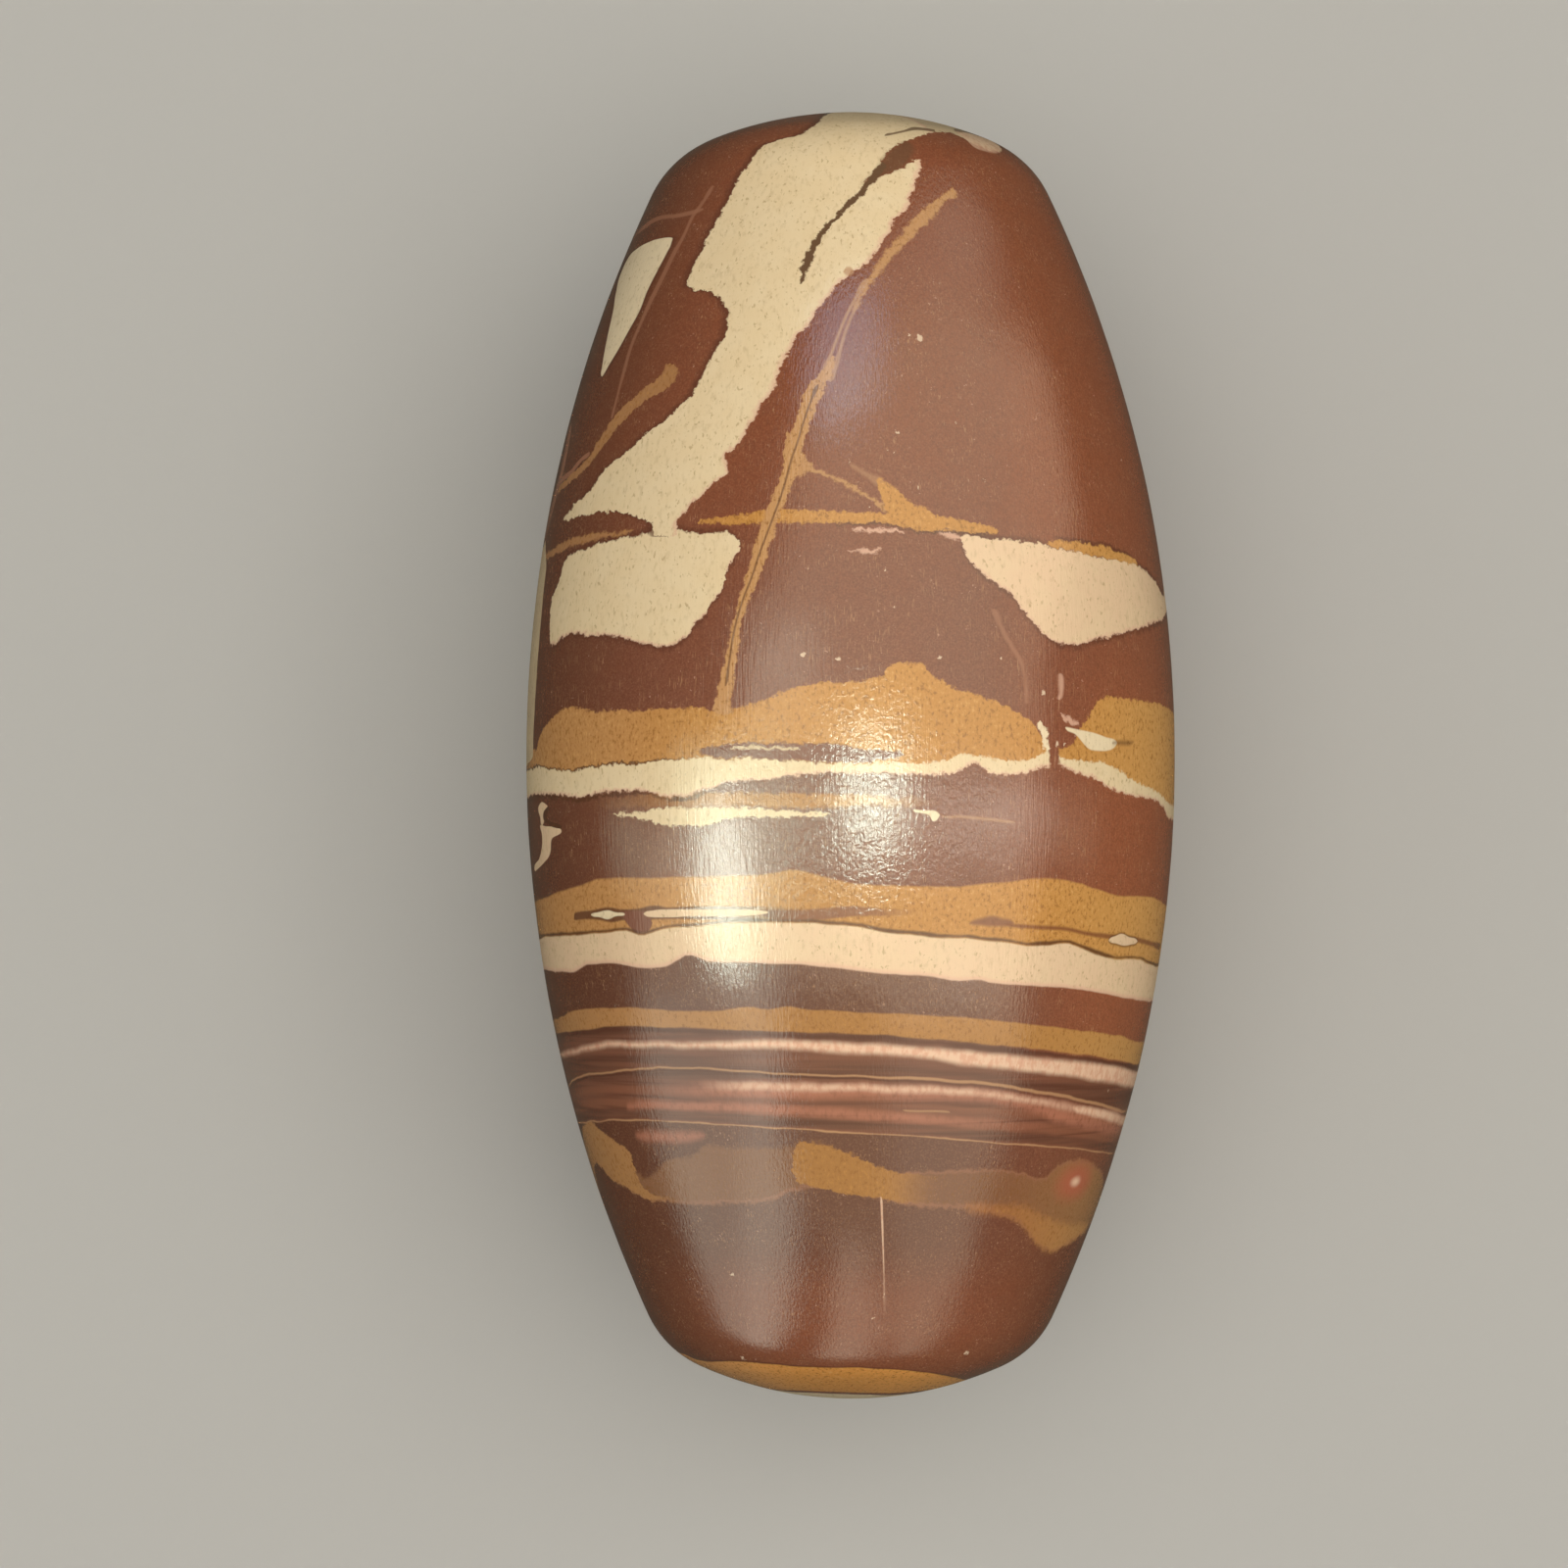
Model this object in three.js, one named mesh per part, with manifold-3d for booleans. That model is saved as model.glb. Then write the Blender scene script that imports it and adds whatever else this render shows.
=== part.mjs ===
// A polished shiva lingam stone of banded jasper, lying on its side.
// Millimetres, +Z up. The long axis runs along Y, and the origin is the middle of the small
// flat on the underside, so the surface that the stone rests on is the plane Z = 0.

import * as THREE from "three";
import { mergeVertices } from "three/addons/utils/BufferGeometryUtils.js";
import Module from "manifold-3d";

// Driving dimensions
const length = 100;
const bellyWidth = 50.6;
const bellyHeight = 49.8; // before the flat is ground: shaped by hand, a little less high than wide
const sideArcRadius = 104; // the long curve from one shoulder to the other
const capArcRadius = 28.7; // the shallow dome of each end
const shoulderRadius = 7.8; // the round between side and dome
const restDepth = 0.5; // how deep the flat on the underside is ground

// Fineness of the solid
const segmentsRound = 88;
const stepsOnCap = 6;
const stepsOnShoulder = 6;
const stepsOnSide = 15;

// Corners of the lathe's rows nearer than this are one corner.
const sameCorner = 1e-4;

const bellyRadius = bellyWidth / 2;
const halfLength = length / 2;

// The outline lies in the plane of radius (x) and long axis (y). One half of it is three arcs,
// from the tip of the end to the belly, each touching the next without a corner.
function arcsOfHalf() {
  const side = new THREE.Vector2(bellyRadius - sideArcRadius, 0);
  const cap = new THREE.Vector2(0, halfLength - capArcRadius);
  const shoulder = shoulderCentre(side, cap);
  const capEnd = shoulder.clone().sub(cap).angle();
  const sideEnd = shoulder.clone().sub(side).angle();
  return [
    { centre: cap, radius: capArcRadius, from: Math.PI / 2, to: capEnd, steps: stepsOnCap },
    { centre: shoulder, radius: shoulderRadius, from: capEnd, to: sideEnd, steps: stepsOnShoulder },
    { centre: side, radius: sideArcRadius, from: sideEnd, to: 0, steps: stepsOnSide },
  ];
}

// The shoulder touches both other arcs from inside, so its centre is as far from each of their
// centres as their radii less its own: it is where two circles of those radii cross.
function shoulderCentre(side, cap) {
  const toSide = sideArcRadius - shoulderRadius;
  const toCap = capArcRadius - shoulderRadius;
  const between = cap.clone().sub(side);
  const gap = between.length();
  const along = (toSide ** 2 - toCap ** 2 + gap ** 2) / (2 * gap);
  const across = Math.sqrt(toSide ** 2 - along ** 2);
  const unit = between.normalize();
  const towardsEnd = new THREE.Vector2(-unit.y, unit.x);
  return side.clone().addScaledVector(unit, along).addScaledVector(towardsEnd, across);
}

// The whole outline, from the end at -Y to the end at +Y.
function outline() {
  const half = [new THREE.Vector2(0, halfLength)];
  for (const arc of arcsOfHalf()) {
    for (let step = 1; step <= arc.steps; step++) {
      const angle = THREE.MathUtils.lerp(arc.from, arc.to, step / arc.steps);
      const reach = new THREE.Vector2(Math.cos(angle), Math.sin(angle)).multiplyScalar(arc.radius);
      half.push(reach.add(arc.centre));
    }
  }
  const otherHalf = half.slice(0, -1).map((point) => new THREE.Vector2(point.x, -point.y));
  return [...otherHalf, ...half.reverse()];
}

const wasm = await Module();
wasm.setup();

// A closed three.js geometry as a solid that can be cut. The triangles that have no width,
// at the two tips, are left out.
function solidFrom(geometry) {
  const bare = geometry.clone();
  bare.deleteAttribute("normal");
  bare.deleteAttribute("uv");
  const merged = mergeVertices(bare, sameCorner);
  const corners = merged.index.array;
  const faces = [];
  for (let i = 0; i < corners.length; i += 3) {
    const [a, b, c] = corners.slice(i, i + 3);
    if (a !== b && b !== c && c !== a) faces.push(a, b, c);
  }
  return new wasm.Manifold(
    new wasm.Mesh({
      numProp: 3,
      vertProperties: merged.attributes.position.array,
      triVerts: new Uint32Array(faces),
    }),
  );
}

// A solid back as a three.js geometry.
function geometryFrom(solid) {
  const mesh = solid.getMesh();
  const geometry = new THREE.BufferGeometry();
  geometry.setAttribute("position", new THREE.BufferAttribute(mesh.vertProperties, 3));
  geometry.setIndex(new THREE.BufferAttribute(mesh.triVerts, 1));
  geometry.computeVertexNormals();
  return geometry;
}

// The outline turned about the long axis and flattened a little, then raised so that the
// plane Z = 0 takes off the flat that it rests on.
function stoneGeometry() {
  const barrel = new THREE.LatheGeometry(outline(), segmentsRound);
  barrel.scale(1, 1, bellyHeight / bellyWidth);
  barrel.translate(0, 0, bellyHeight / 2 - restDepth);
  const below = new THREE.BoxGeometry(bellyWidth, length, bellyHeight);
  below.translate(0, 0, -bellyHeight / 2);
  return geometryFrom(solidFrom(barrel).subtract(solidFrom(below)));
}

const jasper = new THREE.MeshStandardMaterial({
  color: new THREE.Color("rgb(122, 76, 62)"),
  roughness: 0.3,
  metalness: 0,
});

const stone = new THREE.Mesh(stoneGeometry(), jasper);
stone.name = "lingam_stone";

const part = new THREE.Group();
part.add(stone);

export default part;
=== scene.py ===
import math
from functools import cache

import bpy
import numpy as np
from mathutils import Matrix, Vector, noise
from mathutils.geometry import delaunay_2d_cdt


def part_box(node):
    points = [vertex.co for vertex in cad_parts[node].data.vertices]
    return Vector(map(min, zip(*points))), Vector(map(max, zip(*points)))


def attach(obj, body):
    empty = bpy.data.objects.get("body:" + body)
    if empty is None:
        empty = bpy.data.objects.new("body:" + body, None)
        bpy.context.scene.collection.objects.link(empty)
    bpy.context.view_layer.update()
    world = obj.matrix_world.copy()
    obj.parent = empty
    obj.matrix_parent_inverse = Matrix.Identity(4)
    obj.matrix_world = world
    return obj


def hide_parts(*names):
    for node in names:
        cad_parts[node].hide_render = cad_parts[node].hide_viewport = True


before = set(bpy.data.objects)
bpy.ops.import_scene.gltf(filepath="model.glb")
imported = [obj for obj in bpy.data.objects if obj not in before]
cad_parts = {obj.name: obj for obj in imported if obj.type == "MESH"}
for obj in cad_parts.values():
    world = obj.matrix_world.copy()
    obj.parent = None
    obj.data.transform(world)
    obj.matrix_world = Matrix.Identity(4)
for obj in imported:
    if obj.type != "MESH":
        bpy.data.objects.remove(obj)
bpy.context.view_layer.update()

# Lengths are metres, angles degrees. Pixels are those of the 1600 pixel photo.
photo = {
    "size": 1600,
    "stoneMiddle": (867.5, 768.6),  # where the middle of the stone shows
    "frameSide": 0.1227,            # what the photo's side spans at the stone
    "elevation": 87,
    "cameraDistance": 0.3,
}

# The arcs of the outline are those of the solid; the overall sizes come from its box.
stone = {
    "node": "lingam_stone",
    "slot": "polished_jasper",
    "sideArc": 0.104,
    "capArc": 0.0287,
    "shoulder": 0.0078,
    "restDepth": 0.0005,    # how deep the flat on the underside is ground
    "rowsAlong": 264,
    "stepsRound": 320,
    "lumpSize": 0.009,
    "lumpHeight": 0.00005,
    "rippleSize": 0.0028,
    "rippleHeight": 0.000010,
}

low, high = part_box(stone["node"])
length = high.y - low.y
width = high.x - low.x
height = high.z - low.z + stone["restDepth"]
axisHeight = high.z - height / 2
flattening = height / width


# Centre of the shoulder's arc, which touches the side's and the cap's from inside.
def shoulderCentre(side, cap):
    toSide = stone["sideArc"] - stone["shoulder"]
    toCap = stone["capArc"] - stone["shoulder"]
    between = cap - side
    gap = between.length
    along = (toSide ** 2 - toCap ** 2 + gap ** 2) / (2 * gap)
    across = math.sqrt(toSide ** 2 - along ** 2)
    unit = between / gap
    return side + unit * along + Vector((-unit.y, unit.x)) * across


# Half the outline as arcs from the belly to the tip: centre, radius, first and last angle,
# and how far along the outline each starts. x is the radius and y the long axis.
def outlineArcs():
    side = Vector((width / 2 - stone["sideArc"], 0))
    cap = Vector((0, length / 2 - stone["capArc"]))
    shoulder = shoulderCentre(side, cap)
    sideEnd = math.atan2(shoulder.y - side.y, shoulder.x - side.x)
    capEnd = math.atan2(shoulder.y - cap.y, shoulder.x - cap.x)
    arcs = []
    start = 0
    for centre, radius, first, last in (
        (side, stone["sideArc"], 0, sideEnd),
        (shoulder, stone["shoulder"], sideEnd, capEnd),
        (cap, stone["capArc"], capEnd, math.pi / 2),
    ):
        arcs.append({"centre": centre, "radius": radius, "first": first, "last": last, "start": start})
        start += radius * (last - first)
    return arcs, start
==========
### Problem description
Give back exactly the stretch that opens on the line with "const stone = new" and closes on the line with "for node in".

### Answer for the task
const stone = new THREE.Mesh(stoneGeometry(), jasper);
stone.name = "lingam_stone";

const part = new THREE.Group();
part.add(stone);

export default part;
=== scene.py ===
import math
from functools import cache

import bpy
import numpy as np
from mathutils import Matrix, Vector, noise
from mathutils.geometry import delaunay_2d_cdt


def part_box(node):
    points = [vertex.co for vertex in cad_parts[node].data.vertices]
    return Vector(map(min, zip(*points))), Vector(map(max, zip(*points)))


def attach(obj, body):
    empty = bpy.data.objects.get("body:" + body)
    if empty is None:
        empty = bpy.data.objects.new("body:" + body, None)
        bpy.context.scene.collection.objects.link(empty)
    bpy.context.view_layer.update()
    world = obj.matrix_world.copy()
    obj.parent = empty
    obj.matrix_parent_inverse = Matrix.Identity(4)
    obj.matrix_world = world
    return obj


def hide_parts(*names):
    for node in names:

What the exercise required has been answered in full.